▶ _Task requirements_
Quote every line below exactly as it reads.

▶ _Data lines_
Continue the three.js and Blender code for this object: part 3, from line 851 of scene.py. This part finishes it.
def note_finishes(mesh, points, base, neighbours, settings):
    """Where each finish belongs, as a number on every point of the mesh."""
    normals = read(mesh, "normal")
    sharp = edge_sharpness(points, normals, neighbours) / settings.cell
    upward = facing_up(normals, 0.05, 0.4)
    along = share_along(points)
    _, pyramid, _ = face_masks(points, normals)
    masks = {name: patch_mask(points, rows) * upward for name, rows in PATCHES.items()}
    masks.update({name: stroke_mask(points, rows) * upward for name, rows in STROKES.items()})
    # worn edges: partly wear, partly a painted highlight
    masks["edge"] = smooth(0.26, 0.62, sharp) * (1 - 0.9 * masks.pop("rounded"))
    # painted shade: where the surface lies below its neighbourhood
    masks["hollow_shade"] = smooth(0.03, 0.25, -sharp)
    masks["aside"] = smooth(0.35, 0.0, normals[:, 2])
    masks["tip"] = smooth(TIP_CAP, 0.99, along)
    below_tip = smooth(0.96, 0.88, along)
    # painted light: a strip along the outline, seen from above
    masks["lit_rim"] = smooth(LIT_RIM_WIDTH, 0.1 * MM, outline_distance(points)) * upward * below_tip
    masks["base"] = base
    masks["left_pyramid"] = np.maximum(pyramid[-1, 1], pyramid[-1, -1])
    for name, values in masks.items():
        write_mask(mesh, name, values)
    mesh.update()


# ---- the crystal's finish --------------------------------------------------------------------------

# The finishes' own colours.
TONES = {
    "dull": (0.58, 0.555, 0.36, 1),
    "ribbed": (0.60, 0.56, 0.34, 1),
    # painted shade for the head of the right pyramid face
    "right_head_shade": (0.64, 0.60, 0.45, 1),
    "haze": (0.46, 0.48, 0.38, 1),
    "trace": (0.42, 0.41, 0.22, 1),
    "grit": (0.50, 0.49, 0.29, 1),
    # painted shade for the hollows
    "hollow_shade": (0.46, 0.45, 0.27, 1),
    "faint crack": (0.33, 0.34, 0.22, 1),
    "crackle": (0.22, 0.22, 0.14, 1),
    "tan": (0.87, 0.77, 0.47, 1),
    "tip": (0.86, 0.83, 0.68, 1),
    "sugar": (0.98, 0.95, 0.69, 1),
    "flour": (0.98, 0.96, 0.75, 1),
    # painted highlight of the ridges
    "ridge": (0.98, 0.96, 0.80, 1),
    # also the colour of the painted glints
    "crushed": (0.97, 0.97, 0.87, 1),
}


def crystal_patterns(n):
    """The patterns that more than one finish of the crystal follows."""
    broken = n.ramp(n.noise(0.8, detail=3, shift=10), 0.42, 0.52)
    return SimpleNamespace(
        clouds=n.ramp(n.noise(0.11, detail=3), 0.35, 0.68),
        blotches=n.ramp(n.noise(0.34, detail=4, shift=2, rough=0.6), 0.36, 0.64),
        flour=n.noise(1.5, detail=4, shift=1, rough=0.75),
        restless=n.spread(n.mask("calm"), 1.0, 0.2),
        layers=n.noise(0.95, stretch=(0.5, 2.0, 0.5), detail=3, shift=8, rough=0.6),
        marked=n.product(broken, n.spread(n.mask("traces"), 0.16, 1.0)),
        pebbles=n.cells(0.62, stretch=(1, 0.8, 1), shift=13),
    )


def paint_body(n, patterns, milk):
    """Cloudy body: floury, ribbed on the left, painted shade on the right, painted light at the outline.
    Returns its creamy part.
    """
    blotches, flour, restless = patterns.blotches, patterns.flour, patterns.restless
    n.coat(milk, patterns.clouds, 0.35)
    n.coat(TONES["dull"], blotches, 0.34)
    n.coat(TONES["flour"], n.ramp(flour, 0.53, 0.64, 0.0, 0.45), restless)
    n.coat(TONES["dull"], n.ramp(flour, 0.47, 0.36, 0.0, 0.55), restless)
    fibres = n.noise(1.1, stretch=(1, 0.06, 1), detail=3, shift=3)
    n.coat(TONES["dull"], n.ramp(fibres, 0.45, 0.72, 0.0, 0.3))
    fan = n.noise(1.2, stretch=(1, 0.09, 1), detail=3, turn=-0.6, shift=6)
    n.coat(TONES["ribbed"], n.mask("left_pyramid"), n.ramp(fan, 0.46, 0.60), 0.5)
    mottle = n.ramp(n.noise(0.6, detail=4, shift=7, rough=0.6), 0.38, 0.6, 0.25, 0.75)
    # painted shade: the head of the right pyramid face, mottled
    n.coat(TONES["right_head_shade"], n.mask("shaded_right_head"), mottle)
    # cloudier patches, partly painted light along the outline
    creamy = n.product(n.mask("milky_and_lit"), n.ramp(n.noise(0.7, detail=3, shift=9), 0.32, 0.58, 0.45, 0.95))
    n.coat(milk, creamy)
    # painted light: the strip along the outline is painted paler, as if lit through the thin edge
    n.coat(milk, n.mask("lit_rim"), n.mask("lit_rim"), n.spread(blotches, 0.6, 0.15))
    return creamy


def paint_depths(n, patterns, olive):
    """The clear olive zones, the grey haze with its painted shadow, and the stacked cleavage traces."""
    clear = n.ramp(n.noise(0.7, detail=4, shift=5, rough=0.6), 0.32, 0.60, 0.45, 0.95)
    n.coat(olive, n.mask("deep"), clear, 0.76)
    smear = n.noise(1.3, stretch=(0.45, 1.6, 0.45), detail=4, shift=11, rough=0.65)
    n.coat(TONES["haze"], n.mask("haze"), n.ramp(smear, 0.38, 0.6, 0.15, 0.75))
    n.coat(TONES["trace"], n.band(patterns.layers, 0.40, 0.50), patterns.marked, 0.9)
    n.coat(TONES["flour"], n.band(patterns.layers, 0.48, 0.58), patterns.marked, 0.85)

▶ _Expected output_
Continue the three.js and Blender code for this object: part 3, from line 851 of scene.py. This part finishes it.
def note_finishes(mesh, points, base, neighbours, settings):
    """Where each finish belongs, as a number on every point of the mesh."""
    normals = read(mesh, "normal")
    sharp = edge_sharpness(points, normals, neighbours) / settings.cell
    upward = facing_up(normals, 0.05, 0.4)
    along = share_along(points)
    _, pyramid, _ = face_masks(points, normals)
    masks = {name: patch_mask(points, rows) * upward for name, rows in PATCHES.items()}
    masks.update({name: stroke_mask(points, rows) * upward for name, rows in STROKES.items()})
    # worn edges: partly wear, partly a painted highlight
    masks["edge"] = smooth(0.26, 0.62, sharp) * (1 - 0.9 * masks.pop("rounded"))
    # painted shade: where the surface lies below its neighbourhood
    masks["hollow_shade"] = smooth(0.03, 0.25, -sharp)
    masks["aside"] = smooth(0.35, 0.0, normals[:, 2])
    masks["tip"] = smooth(TIP_CAP, 0.99, along)
    below_tip = smooth(0.96, 0.88, along)
    # painted light: a strip along the outline, seen from above
    masks["lit_rim"] = smooth(LIT_RIM_WIDTH, 0.1 * MM, outline_distance(points)) * upward * below_tip
    masks["base"] = base
    masks["left_pyramid"] = np.maximum(pyramid[-1, 1], pyramid[-1, -1])
    for name, values in masks.items():
        write_mask(mesh, name, values)
    mesh.update()


# ---- the crystal's finish --------------------------------------------------------------------------

# The finishes' own colours.
TONES = {
    "dull": (0.58, 0.555, 0.36, 1),
    "ribbed": (0.60, 0.56, 0.34, 1),
    # painted shade for the head of the right pyramid face
    "right_head_shade": (0.64, 0.60, 0.45, 1),
    "haze": (0.46, 0.48, 0.38, 1),
    "trace": (0.42, 0.41, 0.22, 1),
    "grit": (0.50, 0.49, 0.29, 1),
    # painted shade for the hollows
    "hollow_shade": (0.46, 0.45, 0.27, 1),
    "faint crack": (0.33, 0.34, 0.22, 1),
    "crackle": (0.22, 0.22, 0.14, 1),
    "tan": (0.87, 0.77, 0.47, 1),
    "tip": (0.86, 0.83, 0.68, 1),
    "sugar": (0.98, 0.95, 0.69, 1),
    "flour": (0.98, 0.96, 0.75, 1),
    # painted highlight of the ridges
    "ridge": (0.98, 0.96, 0.80, 1),
    # also the colour of the painted glints
    "crushed": (0.97, 0.97, 0.87, 1),
}


def crystal_patterns(n):
    """The patterns that more than one finish of the crystal follows."""
    broken = n.ramp(n.noise(0.8, detail=3, shift=10), 0.42, 0.52)
    return SimpleNamespace(
        clouds=n.ramp(n.noise(0.11, detail=3), 0.35, 0.68),
        blotches=n.ramp(n.noise(0.34, detail=4, shift=2, rough=0.6), 0.36, 0.64),
        flour=n.noise(1.5, detail=4, shift=1, rough=0.75),
        restless=n.spread(n.mask("calm"), 1.0, 0.2),
        layers=n.noise(0.95, stretch=(0.5, 2.0, 0.5), detail=3, shift=8, rough=0.6),
        marked=n.product(broken, n.spread(n.mask("traces"), 0.16, 1.0)),
        pebbles=n.cells(0.62, stretch=(1, 0.8, 1), shift=13),
    )


def paint_body(n, patterns, milk):
    """Cloudy body: floury, ribbed on the left, painted shade on the right, painted light at the outline.
    Returns its creamy part.
    """
    blotches, flour, restless = patterns.blotches, patterns.flour, patterns.restless
    n.coat(milk, patterns.clouds, 0.35)
    n.coat(TONES["dull"], blotches, 0.34)
    n.coat(TONES["flour"], n.ramp(flour, 0.53, 0.64, 0.0, 0.45), restless)
    n.coat(TONES["dull"], n.ramp(flour, 0.47, 0.36, 0.0, 0.55), restless)
    fibres = n.noise(1.1, stretch=(1, 0.06, 1), detail=3, shift=3)
    n.coat(TONES["dull"], n.ramp(fibres, 0.45, 0.72, 0.0, 0.3))
    fan = n.noise(1.2, stretch=(1, 0.09, 1), detail=3, turn=-0.6, shift=6)
    n.coat(TONES["ribbed"], n.mask("left_pyramid"), n.ramp(fan, 0.46, 0.60), 0.5)
    mottle = n.ramp(n.noise(0.6, detail=4, shift=7, rough=0.6), 0.38, 0.6, 0.25, 0.75)
    # painted shade: the head of the right pyramid face, mottled
    n.coat(TONES["right_head_shade"], n.mask("shaded_right_head"), mottle)
    # cloudier patches, partly painted light along the outline
    creamy = n.product(n.mask("milky_and_lit"), n.ramp(n.noise(0.7, detail=3, shift=9), 0.32, 0.58, 0.45, 0.95))
    n.coat(milk, creamy)
    # painted light: the strip along the outline is painted paler, as if lit through the thin edge
    n.coat(milk, n.mask("lit_rim"), n.mask("lit_rim"), n.spread(blotches, 0.6, 0.15))
    return creamy


def paint_depths(n, patterns, olive):
    """The clear olive zones, the grey haze with its painted shadow, and the stacked cleavage traces."""
    clear = n.ramp(n.noise(0.7, detail=4, shift=5, rough=0.6), 0.32, 0.60, 0.45, 0.95)
    n.coat(olive, n.mask("deep"), clear, 0.76)
    smear = n.noise(1.3, stretch=(0.45, 1.6, 0.45), detail=4, shift=11, rough=0.65)
    n.coat(TONES["haze"], n.mask("haze"), n.ramp(smear, 0.38, 0.6, 0.15, 0.75))
    n.coat(TONES["trace"], n.band(patterns.layers, 0.40, 0.50), patterns.marked, 0.9)
    n.coat(TONES["flour"], n.band(patterns.layers, 0.48, 0.58), patterns.marked, 0.85)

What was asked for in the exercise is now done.